**** Material provided

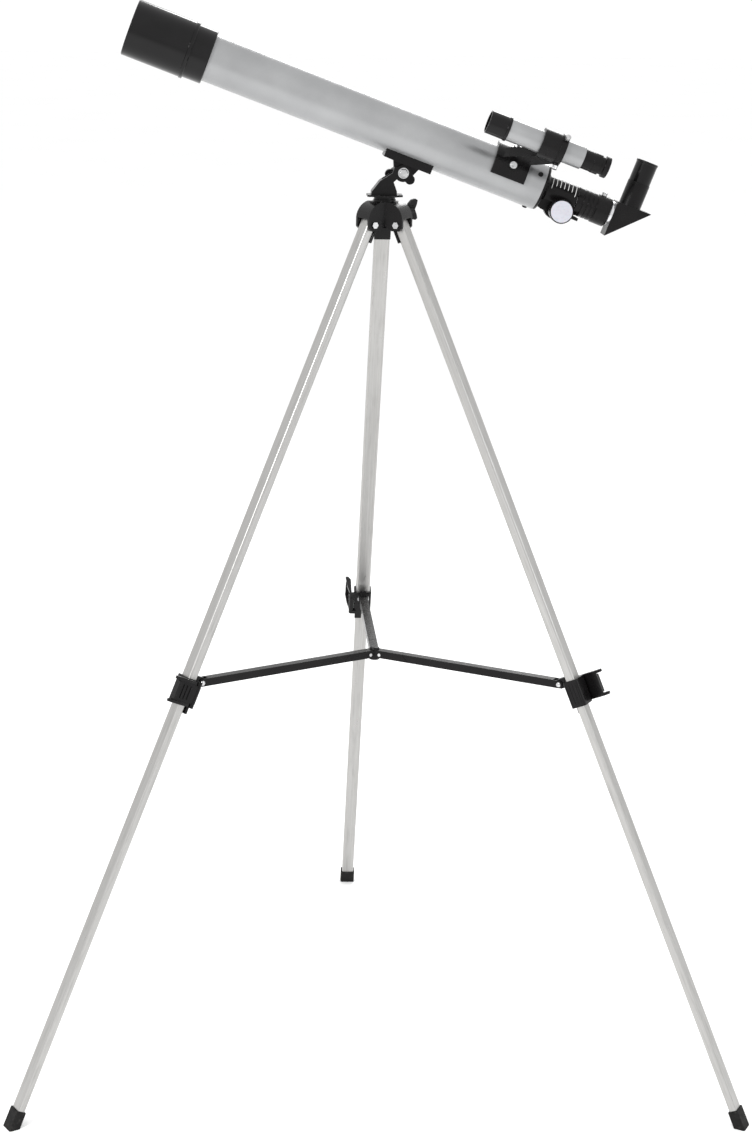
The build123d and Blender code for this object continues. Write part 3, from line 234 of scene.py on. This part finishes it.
def lens_glass():
    """Coated glass with a faint violet-blue cast and the least trace of dust."""
    glass = Surface("lens_glass", (0.93, 0.95, 1.0), 0.015)
    glass.set(Transmission_Weight=1.0, IOR=1.52, Coat_Weight=0.3, Coat_Tint=(0.55, 0.6, 1.0, 1.0))
    return glass.roughen(glass.noise(900, 4.0), 0.0, 0.04).material


def white_ink():
    ink = Surface("white_ink", (0.75, 0.75, 0.74), 0.5)
    return ink.tint(ink.noise(2500, 2.0), (0.6, 0.6, 0.59)).material


def studio_floor():
    floor = Surface("studio_floor", (0.95, 0.95, 0.95), 0.7)
    floor.tint(floor.noise(1.5, 3.0), (0.935, 0.935, 0.935))
    return floor.bump(floor.noise(180, 3.0), 0.05, 0.0003).material


finishes = {
    "silver_paint": silver_paint(),
    "black_plastic": black_plastic(),
    "black_satin": black_satin(),
    "black_paint": black_paint(),
    "bright_metal": bright_metal(),
    "bolt_steel": bolt_steel(),
    "white_cap": white_cap(),
    "foot_rubber": foot_rubber(),
    "lens_glass": lens_glass(),
}
leg_finishes = {number: drawn_aluminium(number) for number in LEGS}

for subpart in record["subparts"]:
    piece = frame["nodes"][subpart["node"]]
    if subpart["material_slot"] == "leg_aluminium":
        finish = leg_finishes[int(subpart["node"][-1])]
    else:
        finish = finishes[subpart["material_slot"]]
    for material_slot in piece.material_slots:
        material_slot.material = finish


# ---------------------------------------------------------------- small fitted details
def add_mesh(name, mesh, body, finish, smooth=True):
    piece = bpy.data.objects.new(name, mesh)
    bpy.context.scene.collection.objects.link(piece)
    piece.data.materials.append(finish)
    for polygon in mesh.polygons:
        polygon.use_smooth = smooth
    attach(piece, body)
    return piece


def turned_mesh(name, centre, axis, outline, segments=40):
    """A closed mesh turned about an axis from (radius, height) points, the first and last on it."""
    frame_matrix = Matrix.Translation(centre) @ axis.to_track_quat("Z", "Y").to_matrix().to_4x4()
    build = bmesh.new()
    rings = []
    for radius, height in outline:
        if radius == 0:
            rings.append([build.verts.new((0, 0, height))])
        else:
            angles = [2 * pi * step / segments for step in range(segments)]
            rings.append([build.verts.new((radius * cos(a), radius * sin(a), height)) for a in angles])
    for lower, upper in zip(rings, rings[1:]):
        for step in range(segments):
            corners = [lower[step % len(lower)], lower[(step + 1) % len(lower)],
                       upper[(step + 1) % len(upper)], upper[step % len(upper)]]
            build.faces.new(list(dict.fromkeys(corners)))
    build.transform(frame_matrix)
    bmesh.ops.recalc_face_normals(build, faces=build.faces)
    mesh = bpy.data.meshes.new(name)
    build.to_mesh(mesh)
    build.free()
    return mesh


def rivet_head(name, centre, axis, radius, body):
    """A low dome with a small flat land round it, as a tubular rivet is set."""
    sunk, land = 0.0001, 0.0002
    dome_width, dome_height, steps = 0.86, 0.32, 6
    outline = [(0, -sunk), (radius, -sunk), (radius, land)]
    for step in range(1, steps + 1):
        swing = step / steps * pi / 2
        outline.append((dome_width * radius * cos(swing), land + dome_height * radius * sin(swing)))
    outline[-1] = (0, outline[-1][1])
    mesh = turned_mesh(name, centre, axis, outline)
    add_mesh(name, mesh, body, finishes["bolt_steel"])


def add_arm_rivets():
    """Bright rivets on both sides of each spreader arm's outer pivot."""
    for number in LEGS:
        pivot = joints[f"arm_fold_{number}"]
        axis = Vector(pivot["axis"])
        for side, word in ((1, "left"), (-1, "right")):
            centre = Vector(pivot["pos_m"]) + axis * side * ARM_HALF_WIDTH
            name = f"arm_rivet_{number}_{word}"
            rivet_head(name, centre, axis * side, ARM_RIVET_RADIUS, f"spreader_arm_{number}")


def neck_point(along, angle, radius):
    """A point round the focuser's neck, at an angle from the top towards the near side."""
    return datum + rearward * along + (tube_up * cos(angle) + near * sin(angle)) * radius


def add_focus_scale():
    """Printed division lines on the focuser's neck, the first and the last one longer."""
    ink_top, ink_base = NECK_RADIUS + 0.00006, NECK_RADIUS - 0.0001
    start, spacing, last_line, half_line = 0.172, 0.0049, 6, 0.00034
    first_angle, long_reach, short_reach, steps = radians(22), radians(55), radians(40), 10
    build = bmesh.new()
    for line in range(last_line + 1):
        middle = start + spacing * line
        reach = long_reach if line in (0, last_line) else short_reach
        rows = []
        for step in range(steps + 1):
            angle = first_angle + reach * step / steps
            corners = [(middle - half_line, ink_base), (middle + half_line, ink_base),
                       (middle + half_line, ink_top), (middle - half_line, ink_top)]
            rows.append([build.verts.new(neck_point(along, angle, radius)) for along, radius in corners])
        for lower, upper in zip(rows, rows[1:]):
            for side in range(4):
                following = (side + 1) % 4
                build.faces.new((lower[side], lower[following], upper[following], upper[side]))
        build.faces.new(rows[0])
        build.faces.new(rows[-1])
    bmesh.ops.recalc_face_normals(build, faces=build.faces)
    mesh = bpy.data.meshes.new("focus_scale")
    build.to_mesh(mesh)
    build.free()
    add_mesh("focus_scale", mesh, "optical_tube", white_ink(), smooth=False)


add_arm_rivets()
add_focus_scale()


# ---------------------------------------------------------------- studio and camera
def add_floor():
    half = 40.0
    mesh = bpy.data.meshes.new("floor")
    corners = [(-half, -half, 0), (half, -half, 0), (half, half, 0), (-half, half, 0)]
    mesh.from_pydata(corners, [], [(0, 1, 2, 3)])
    floor = bpy.data.objects.new("floor", mesh)
    bpy.context.scene.collection.objects.link(floor)
    floor.data.materials.append(studio_floor())


def add_light(name, place, target, size, power, color=(1, 1, 1)):
    lamp = bpy.data.lights.new(name, "AREA")
    lamp.shape = "DISK"
    lamp.size = size
    lamp.energy = power
    lamp.color = color
    light = bpy.data.objects.new(name, lamp)
    light.location = place
    light.rotation_euler = (Vector(target) - Vector(place)).to_track_quat("-Z", "Y").to_euler()
    bpy.context.scene.collection.objects.link(light)


def add_world():
    world = bpy.data.worlds.new("studio")
    world.use_nodes = True
    background = world.node_tree.nodes["Background"]
    background.inputs["Color"].default_value = (1.0, 1.0, 1.0, 1.0)
    background.inputs["Strength"].default_value = 1.06
    bpy.context.scene.world = world


def set_response():
    """A plain display response, which keeps the floor white and the plastics deep black."""
    bpy.context.scene.view_settings.view_transform = "Standard"


def add_camera():
    """Eye-height view from a little left of the tripod, looking slightly down at it."""
    azimuth, pitch, roll = radians(1.530), radians(14.020), radians(-0.7105)
    forward = Vector((sin(azimuth) * cos(pitch), cos(azimuth) * cos(pitch), -sin(pitch)))
    level = Vector((cos(azimuth), -sin(azimuth), 0))
    down = forward.cross(level)
    right = level * cos(roll) + down * sin(roll)
    below = down * cos(roll) - level * sin(roll)
    lens = bpy.data.cameras.new("camera")
    lens.sensor_width = 36.0
    lens.lens = 71.25
    lens.shift_x = 0.0778
    lens.shift_y = -0.0231
    lens.clip_end = 200.0
    camera = bpy.data.objects.new("camera", lens)
    aside, distance, height = -0.18097, 2.67273, 1.32596
    tripod_y = joints["pan"]["pos_m"][1]
    place = Vector((aside, tripod_y - distance, height))
    axes = Matrix((right, -below, -forward)).transposed().to_4x4()
    camera.matrix_world = Matrix.Translation(place) @ axes
    bpy.context.scene.collection.objects.link(camera)
    bpy.context.scene.camera = camera


add_floor()
add_light("key", (-2.2, -2.6, 2.9), (0, 0, 0.8), 1.2, 95)
add_light("fill", (2.6, -1.8, 1.7), (0, 0, 0.8), 2.0, 18, (0.96, 0.98, 1.0))
add_light("rim", (0.8, 2.6, 2.5), (0, 0, 0.9), 1.4, 35)
add_world()
set_response()
add_camera()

********

### Task instructions
Gather, from the listing above, every line carrying the word "scene".

### Exercise response
The build123d and Blender code for this object continues. Write part 3, from line 234 of scene.py on. This part finishes it.
    bpy.context.scene.collection.objects.link(piece)
    bpy.context.scene.collection.objects.link(floor)
    bpy.context.scene.collection.objects.link(light)
    bpy.context.scene.world = world
    bpy.context.scene.view_settings.view_transform = "Standard"
    bpy.context.scene.collection.objects.link(camera)
    bpy.context.scene.camera = camera